Microsoft pulled an ad featuring Marina Abramović after internet trolls called her a satanist
This week Microsoft pulled an ad featuring Marina Abramović after a resurgence of conspiracy theories about the artist emerged involving satanism, Wikileaks, and Hillary Clinton’s former campaign chairman, John Podesta. The pressure on Microsoft mounted on Monday after InfoWars, a site run by noted conspiracy theorist and bogus vitamin supplement peddler Alex Jones, wrote about the ad, asking, “Would a tech company really want a Luciferian individual like her to be the face of their new “mixed reality” device because of her “art”?” The ad, which was for the mixed reality headset Hololens 2, was bombarded with over 20,000 dislikes, and Reddit threads devoted to the controversy began to pop up.
The ad featured Abramović talking about her first mixed reality work, called The Life, which is presented on the Hololens 2, and her hope for the technology’s future. “I believe that art of the future is art without objects,” she said. “This is just purely transmission of energy between the viewer and the artist. To me, mixed reality is this answer.” The video also featured interviews with the work’s director, Todd Eckert, and Alex Marshall, the vice president of Christie’s, which is planning to auction the work in October.
To understand where the allegations of satanism fit in, you’ve got to go way back to the worry-free days when Hillary Clinton was running for president and John Podesta was her campaign chairman. In 2014, Podesta’s brother, Todd, a well known art collector, was invited to Abramović's home for a “Spirit Cooking dinner” for donors of her Kickstarter campaign. In an email to Todd, Abramović asked if his brother would like to join them. “It was just a normal dinner,” Abramovic told ARTnews in 2016. “It was actually just a normal menu, which I call spirit cooking. There was no blood, no anything else. We just call things funny names, that’s all.” While John didn’t attend the dinner, in 2016 a cache of his hacked emails was published by Wikileaks. Among them was the email from Abramović, which had been forwarded to John by his brother.
From there, the corner of the internet that subscribes to theories like Pizzagate (which also originated from Podesta’s stolen emails), went wild, largely clinging to the idea that the dinner was a satanic ritual based on an old performance of Abramović’s in which she paints on walls phrases like "FRESH MORNiNG URiNE SPRiNKLE OVER NIGHTMARE DREAMS" and "SPiRiT COOKiNG," using pig’s blood.
The performance behind the ad, and by extension the ad itself, are worthwhile, breaking ground in both art and technology.
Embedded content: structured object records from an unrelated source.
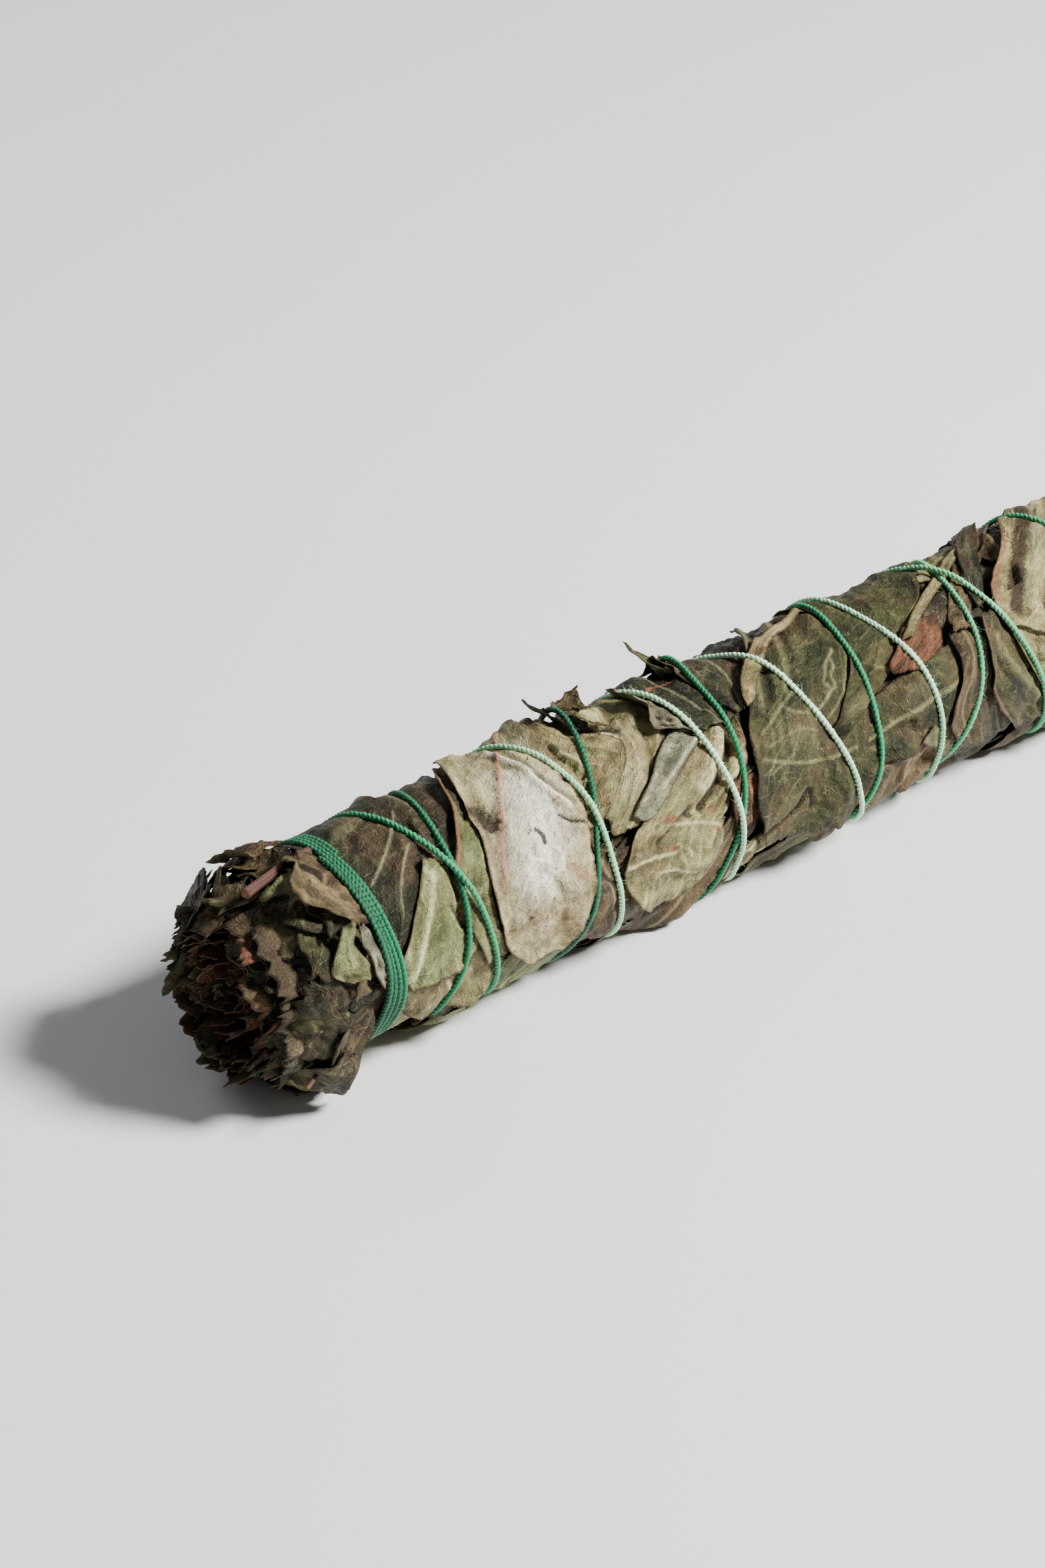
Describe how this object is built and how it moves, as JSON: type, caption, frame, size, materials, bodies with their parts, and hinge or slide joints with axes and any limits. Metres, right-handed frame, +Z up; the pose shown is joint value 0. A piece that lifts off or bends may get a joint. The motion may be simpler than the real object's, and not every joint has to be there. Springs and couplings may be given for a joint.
{
  "type": "bundle of dried sage",
  "caption": "Cylindrical bundle of dried sage: packed stems and leaves, wrapped in broad slanting leaves and bound by crossing spirals of cotton thread.",
  "frame": {"origin": "middle of the bottom of the bundle's box, on the surface that the bundle lies on", "axes": "+X along the bundle from the cut end to the leaf tips, +Z up, the bundle lying on its side"},
  "size_m": [0.22, 0.0378, 0.0355],
  "materials": {
    "leaf_dark": "dry leathery leaf, dark grey-green, veined",
    "leaf_olive": "dry leathery leaf, olive, slightly glossy, fine pale veins",
    "leaf_tan": "dry leaf, tan with red-brown blotches",
    "leaf_pale": "pale felted underside of a dry leaf, pink-brown midrib",
    "leaf_green": "dry leaf, pale grey-green, folded",
    "leaf_brown": "crumpled dry leaf edges, dark brown",
    "stem": "dry herb stem, purple-brown",
    "thread": "two-ply cotton thread, variegated emerald to mint, fuzzy"
  },
  "bodies": {
    "root": {"packed_inner_leaves": "leaf_brown", "stem_1": "stem", "stem_2": "stem", "stem_3": "stem", "stem_4": "stem", "stem_5": "stem", "stem_6": "stem", "stem_7": "stem", "leaf_inner_1": "leaf_dark", "leaf_inner_2": "leaf_tan", "leaf_inner_3": "leaf_dark", "leaf_inner_4": "leaf_olive", "leaf_inner_5": "leaf_brown", "leaf_inner_6": "leaf_dark", "leaf_inner_7": "leaf_olive", "leaf_inner_8": "leaf_brown", "leaf_inner_9": "leaf_olive", "leaf_inner_10": "leaf_dark", "leaf_inner_11": "leaf_dark", "leaf_veined_dark": "leaf_dark", "leaf_petal_green": "leaf_green", "leaf_folded_1": "leaf_brown", "leaf_pale_broad": "leaf_pale", "leaf_folded_2": "leaf_tan", "leaf_tan_spotted": "leaf_tan", "leaf_tan_creased": "leaf_tan", "leaf_olive_small": "leaf_olive", "leaf_olive_broad": "leaf_olive", "leaf_olive_second": "leaf_olive", "leaf_olive_lower": "leaf_olive", "leaf_grooved_1": "leaf_brown", "leaf_pale_right": "leaf_green", "leaf_right_end_1": "leaf_olive", "leaf_right_end_2": "leaf_green", "leaf_back_1": "leaf_olive", "leaf_back_2": "leaf_green", "leaf_back_3": "leaf_pale", "leaf_back_4": "leaf_tan", "leaf_under_1": "leaf_dark", "leaf_under_2": "leaf_dark", "leaf_under_3": "leaf_dark", "leaf_under_4": "leaf_dark", "leaf_under_5": "leaf_dark", "leaf_end_left_1": "leaf_brown", "leaf_end_left_2": "leaf_brown", "leaf_end_left_3": "leaf_brown", "leaf_end_left_4": "leaf_brown", "leaf_end_right_1": "leaf_brown", "leaf_end_right_2": "leaf_brown", "leaf_end_right_3": "leaf_brown", "leaf_end_right_4": "leaf_brown", "thread_band_left": "thread", "thread_band_right": "thread", "thread_returning": "thread", "thread_outward": "thread", "thread_knot": "thread"}
  },
  "joints": []
}
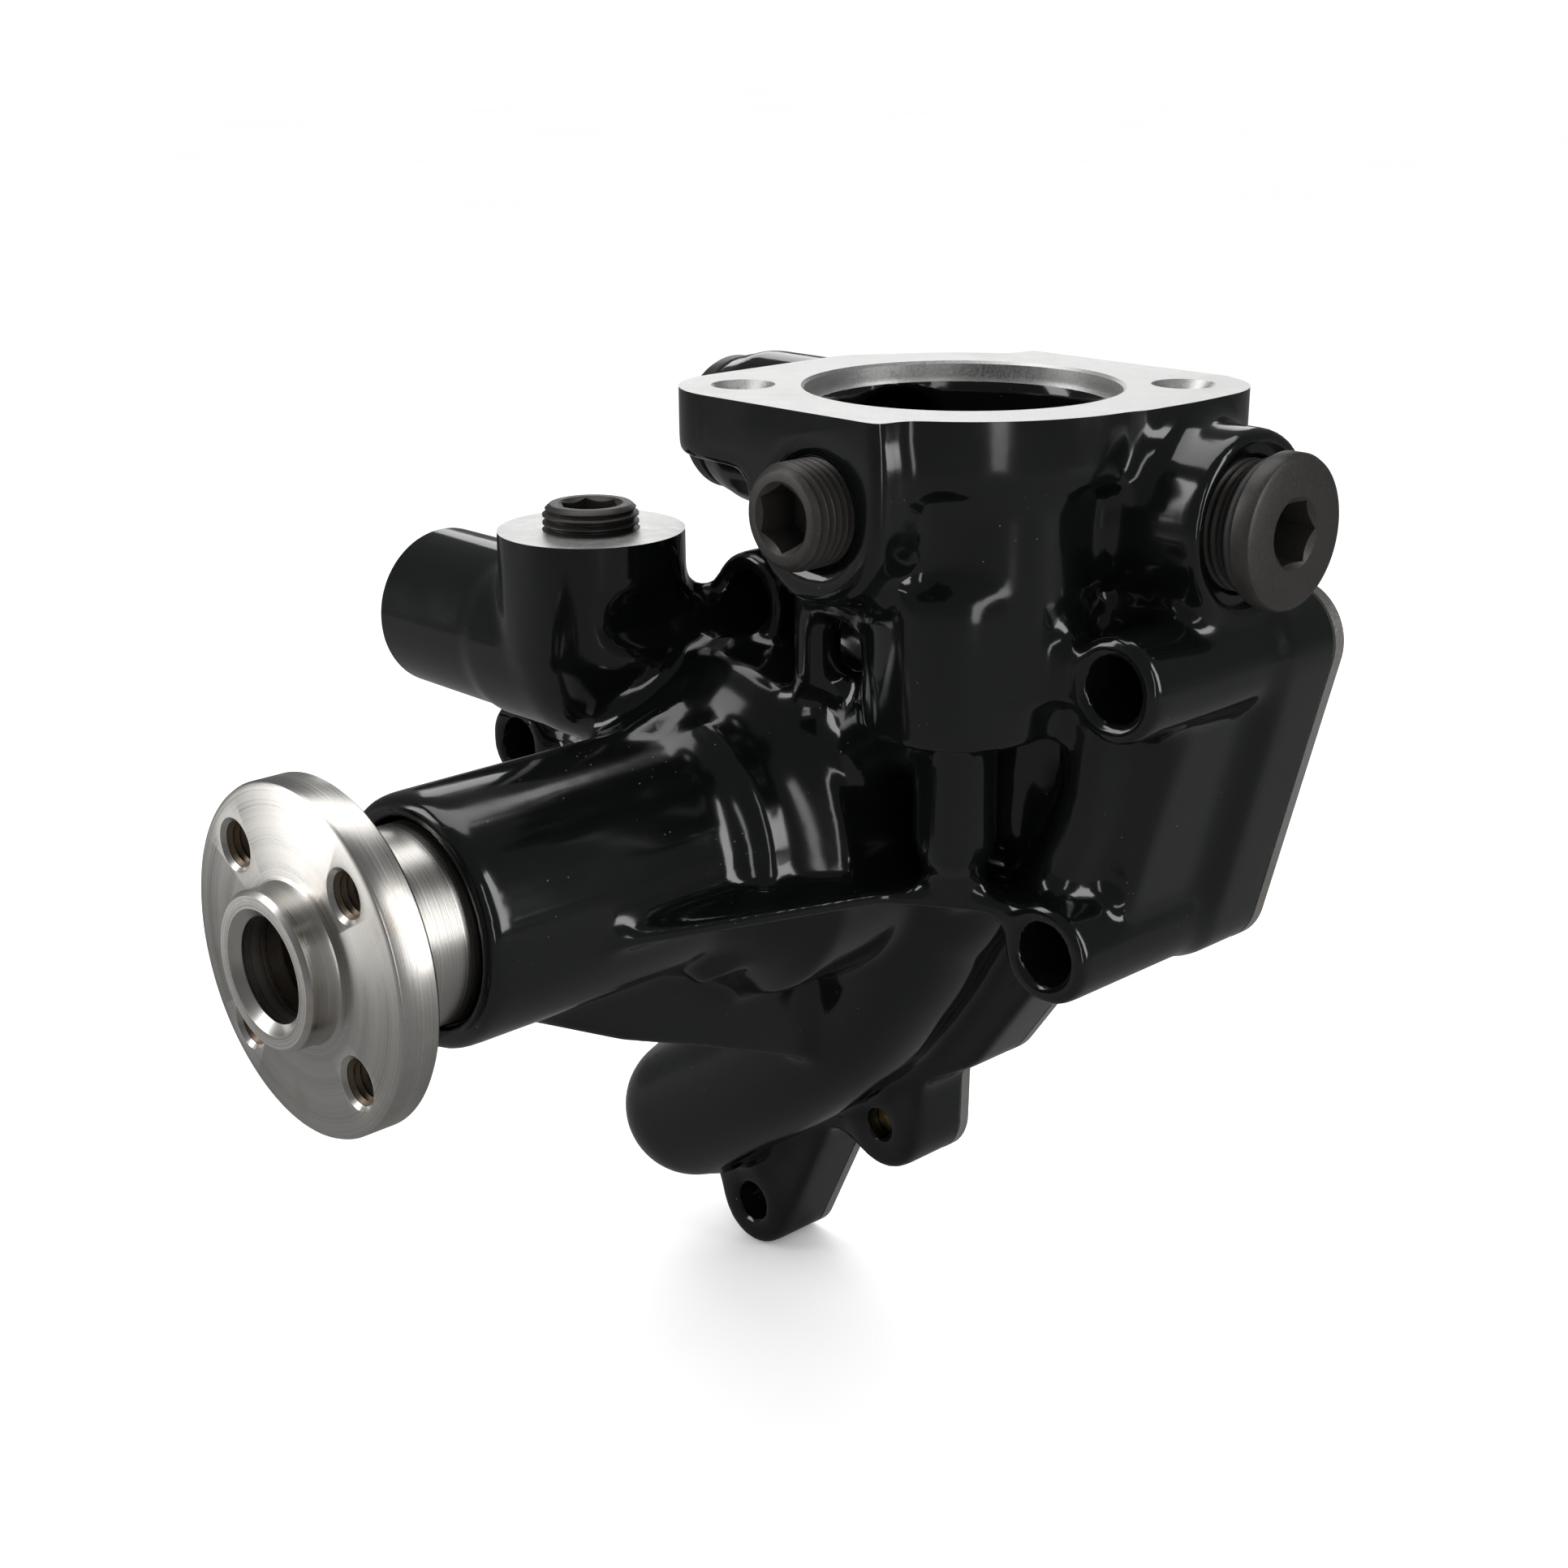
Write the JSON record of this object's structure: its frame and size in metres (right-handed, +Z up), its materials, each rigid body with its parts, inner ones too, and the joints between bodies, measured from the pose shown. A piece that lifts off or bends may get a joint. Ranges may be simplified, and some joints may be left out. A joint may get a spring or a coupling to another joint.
{
  "type": "engine water pump",
  "caption": "Cast engine water pump with pulley hub on a bearing nose, hose inlet, volute and an open thermostat housing with hex-socket plugs",
  "frame": {"origin": "on the shaft axis, in the rear face of the back plate that seats on the engine block", "axes": "+Y points into the engine along the shaft, -Y towards the pulley hub, +Z up through the thermostat cover face"},
  "size_m": [0.1856, 0.1645, 0.2088],
  "materials": {
    "pump_housing": "gloss black enamel over cast iron, machined faces bare",
    "back_plate": "bare ground steel",
    "back_plate_gasket": "compressed fibre gasket",
    "back_plate_screws": "yellow zinc",
    "hub_flange": "fine turned steel, oiled",
    "pump_shaft": "ground steel",
    "bearing_outer_race": "ground bearing steel",
    "bearing_balls": "polished bearing steel",
    "ball_cage": "natural glass-filled nylon",
    "bearing_rollers": "polished bearing steel",
    "roller_cage": "natural glass-filled nylon",
    "front_bearing_seal": "black nitrile",
    "rear_bearing_seal": "black nitrile",
    "slinger": "pressed steel",
    "seal_cup": "deep-drawn brass",
    "seal_bellows": "black nitrile",
    "seal_spring": "spring wire",
    "carbon_ring": "lapped carbon",
    "mating_ring": "sintered ceramic",
    "mating_ring_boot": "black nitrile",
    "impeller": "bare cast iron",
    "front_plug": "black oxide",
    "right_side_plug": "black oxide",
    "left_side_plug": "black oxide",
    "inlet_plug": "black oxide",
    "plug_seal_ring": "black nitrile"
  },
  "bodies": {
    "housing": {"pump_housing": "pump_housing", "back_plate": "back_plate", "back_plate_gasket": "back_plate_gasket", "back_plate_screws": "back_plate_screws", "bearing_outer_race": "bearing_outer_race", "front_bearing_seal": "front_bearing_seal", "rear_bearing_seal": "rear_bearing_seal", "seal_cup": "seal_cup", "seal_bellows": "seal_bellows", "seal_spring": "seal_spring", "carbon_ring": "carbon_ring", "front_plug": "front_plug", "right_side_plug": "right_side_plug", "left_side_plug": "left_side_plug", "inlet_plug": "inlet_plug", "plug_seal_ring": "plug_seal_ring"},
    "rotor": {"hub_flange": "hub_flange", "pump_shaft": "pump_shaft", "slinger": "slinger", "mating_ring": "mating_ring", "mating_ring_boot": "mating_ring_boot", "impeller": "impeller"},
    "ball_row": {"bearing_balls": "bearing_balls", "ball_cage": "ball_cage"},
    "roller_row": {"bearing_rollers": "bearing_rollers", "roller_cage": "roller_cage"}
  },
  "joints": [
    {"name": "shaft_spin", "type": "hinge", "parent": "housing", "child": "rotor", "pos_m": [0, -0.1, 0], "axis": [0, 1, 0], "continuous": true},
    {"name": "ball_orbit", "type": "hinge", "parent": "housing", "child": "ball_row", "pos_m": [0, -0.112, 0], "axis": [0, 1, 0], "continuous": true},
    {"name": "roller_orbit", "type": "hinge", "parent": "housing", "child": "roller_row", "pos_m": [0, -0.093, 0], "axis": [0, 1, 0], "continuous": true}
  ],
  "couplings": [
    {"joint": "ball_orbit", "follows": "shaft_spin", "ratio": 0.3586},
    {"joint": "roller_orbit", "follows": "shaft_spin", "ratio": 0.3917}
  ]
}
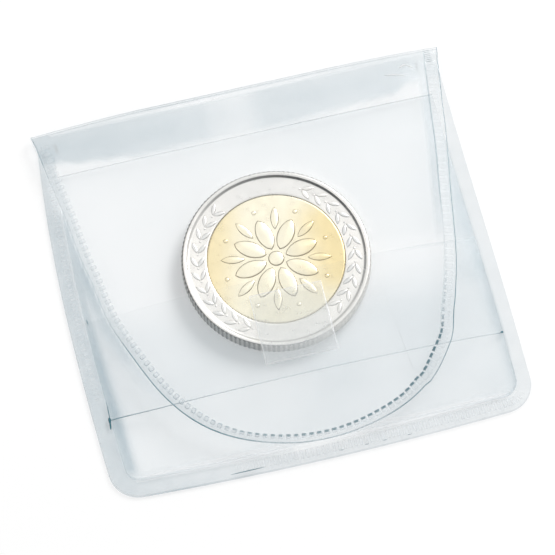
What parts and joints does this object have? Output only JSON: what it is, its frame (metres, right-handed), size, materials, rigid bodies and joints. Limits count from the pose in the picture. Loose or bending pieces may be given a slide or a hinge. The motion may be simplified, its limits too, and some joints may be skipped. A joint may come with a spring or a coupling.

The piece is expected to fetch in the ballpark of $775,000 in October as the first mixed reality artwork ever auctioned, and, as the ad pointed out, its use of Microsoft’s technology created an entirely new way to preserve a notoriously ephemeral form of art. “There is always this great idea of immortality,” Abramović says as she dons the headset and watches her own performance. “Once you die the work will never die because the work of art can continue. In performance [art] the piece is only in the memory of the audience and nowhere else. Here I am kept forever.”
Most companies would kill for this sort of collaboration with and endorsement from one of this generation’s most well-known artists. And, until this week, the whole satanic ritual thing had been largely forgotten, and was considered by most non-lizard-brain inclined people to be a funny side story about a wild time in American history. Which is why it’s disappointing that Microsoft, whose own co-founder Bill Gates is himself currently named in a bizarre conspiracy theory involving coronavirus and 5G technology that has resulted in the burning of cell towers, would pull the ad seemingly based on this sort of backlash. (Microsoft did not respond to a request for comment.)
This is just the latest in a long history of companies who appear unsure of how to handle internet controversy rooted in our hyper-partisan moment. During a time when tech platforms are pledging more than ever to fight misinformation and fake news, it’s especially disheartening to see one of the largest among them capitulate to an unhinged army of internet trolls.
Mic has reached out to Christie’s, whose plans to offer the work are presumably unchanged, as well as Abramović, and will update this post if we receive a response.